The result is Republican rhetoric that is intended to not appeal to many swing voters — but just to boost turnout by GOP loyalists and to show support for local business elites.
“The thing I am most concerned with is a terrorist possibility of folks coming over,” Rep. Tony Gonzales (R-TX) said at a July 25 press event at the border. “I’ve met with my farmers and ranchers two days ago, and they’re going ‘Tony, there’s thousands of [illegal migrant] people coming through our sector, but yet I can’t find [immigrant] workers to help in the fields.’”

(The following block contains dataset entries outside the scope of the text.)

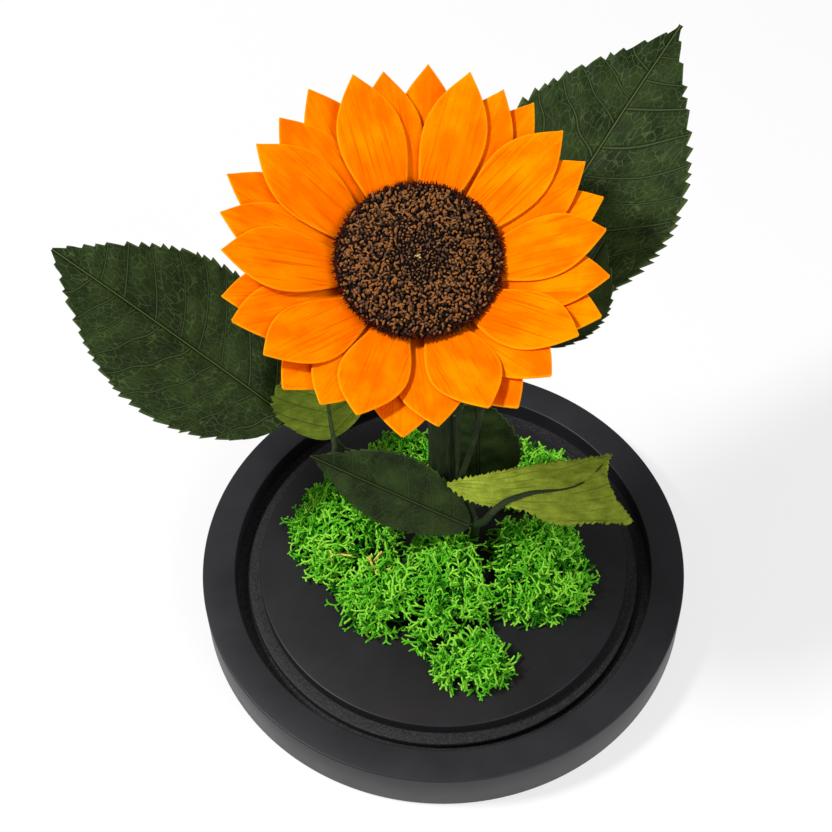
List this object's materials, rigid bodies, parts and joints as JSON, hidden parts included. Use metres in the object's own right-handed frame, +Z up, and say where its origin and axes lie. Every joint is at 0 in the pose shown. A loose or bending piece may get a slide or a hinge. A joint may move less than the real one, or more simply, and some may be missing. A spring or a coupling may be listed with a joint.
{
  "type": "preserved sunflower display",
  "caption": "Preserved sunflower bloom on a ribbed stem with serrated leaves and moss, on a round black dome base.",
  "frame": {"origin": "centre of the base's flat underside", "axes": "+Z up through the base's centre, -Y the front towards which the bloom leans, +X to the right seen from the front"},
  "size_m": [0.1835, 0.1541, 0.1791],
  "materials": {
    "black_paint": "matt black paint on turned wood board",
    "petal_orange": "felt-like preserved petal, matt",
    "disc_brown": "dense dry florets",
    "calyx_green": "matt green",
    "stem_green": "ribbed satin stem",
    "twig_green": "satin twig",
    "leaf_green": "semi-gloss preserved leaf, upper side",
    "leaf_underside": "matt preserved leaf, underside",
    "moss_green": "matt branching moss"
  },
  "bodies": {
    "root": {"base_plateau": "black_paint", "base_rim": "black_paint", "base_slab": "black_paint", "calyx": "calyx_green", "flower_disc": "disc_brown", "leaf_behind_stem": "leaf_green", "leaf_left": "leaf_green", "leaf_left_inner": "leaf_underside", "leaf_low_left": "leaf_green", "leaf_low_right": "leaf_underside", "leaf_under_bloom": "leaf_green", "leaf_upper_right": "leaf_green", "moss_back_left": "moss_green", "moss_back_right": "moss_green", "moss_front": "moss_green", "moss_front_left": "moss_green", "moss_front_tip": "moss_green", "moss_left": "moss_green", "moss_right": "moss_green", "petal_back_01": "petal_orange", "petal_back_02": "petal_orange", "petal_back_03": "petal_orange", "petal_back_04": "petal_orange", "petal_back_05": "petal_orange", "petal_back_06": "petal_orange", "petal_back_07": "petal_orange", "petal_back_08": "petal_orange", "petal_back_09": "petal_orange", "petal_back_10": "petal_orange", "petal_front_01": "petal_orange", "petal_front_02": "petal_orange", "petal_front_03": "petal_orange", "petal_front_04": "petal_orange", "petal_front_05": "petal_orange", "petal_front_06": "petal_orange", "petal_front_07": "petal_orange", "petal_front_08": "petal_orange", "petal_front_09": "petal_orange", "petal_front_10": "petal_orange", "petal_middle_01": "petal_orange", "petal_middle_02": "petal_orange", "petal_middle_03": "petal_orange", "petal_middle_04": "petal_orange", "petal_middle_05": "petal_orange", "petal_middle_06": "petal_orange", "petal_middle_07": "petal_orange", "petal_middle_08": "petal_orange", "petal_middle_09": "petal_orange", "petal_middle_10": "petal_orange", "stalk_high": "twig_green", "stalk_left": "twig_green", "stalk_left_tip": "twig_green", "stalk_low_right": "twig_green", "stalk_upright": "twig_green", "stem": "stem_green", "twig_foot": "twig_green", "twig_rise": "twig_green"}
  },
  "joints": []
}
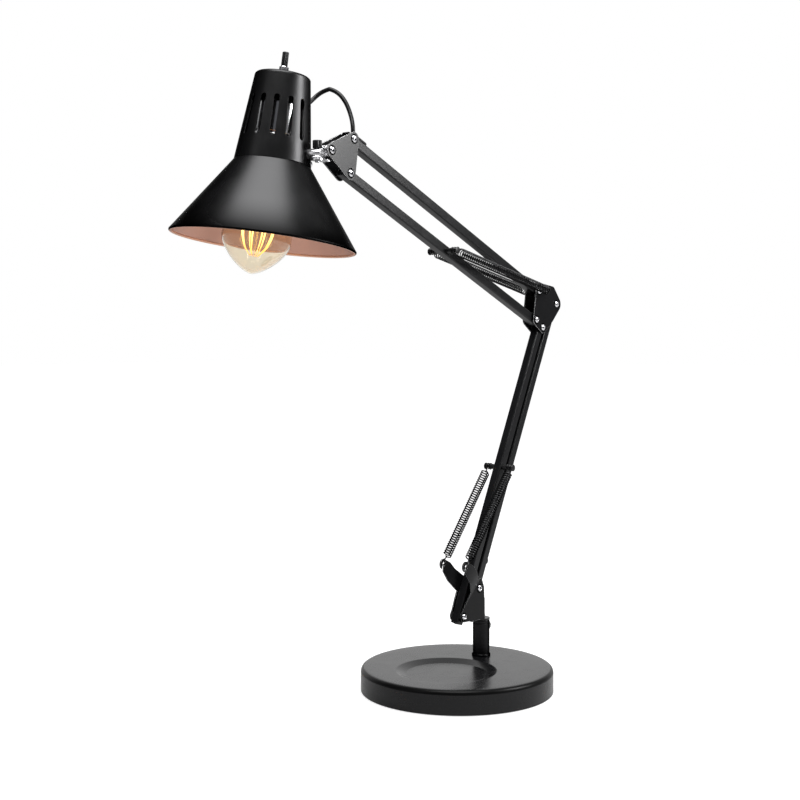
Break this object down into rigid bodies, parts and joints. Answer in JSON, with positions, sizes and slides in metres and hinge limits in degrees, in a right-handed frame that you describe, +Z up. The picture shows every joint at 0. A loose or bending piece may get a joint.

“The Republicans have yet to make a case why they’d make any difference,” Mike McKenna, a political consultant in Virginia, told Breitbart News in July:
I don’t think [congressional Republicans and Democrats] are all the same, but if they’re going to vote the same, and if they’re going to talk the same, then yeah, normal people are going to conclude they’re the same and ask, “What’s the point of voting?”
“I’m not holding my breath [waiting for a GOP] pro-employee argument against immigration,” said Krikorian, adding:
More people are making that argument. So that is a positive sign, and the new Congress is going to have some high-profile members like [Sen.] JD Vance (R-OH) and others who will bring a pro-worker element to their critique of Biden’s immigration policy. That’s at least a move in the right direction. But I don’t expect [GOP leader Rep.] Kevin McCarthy [R-CA] or [Rep. Elise] Stefanik [R-NY] to be making that kind of argument.
Still, McCarthy has declared his opposition to a “comprehensive” amnesty deal migration and is touting a bill that would tie the hands of Biden’s pro-migration homeland secretary, Alejandro Mayorkas.
“Maybe I’ll be surprised — I hope I’m surprised,” Krikorian added.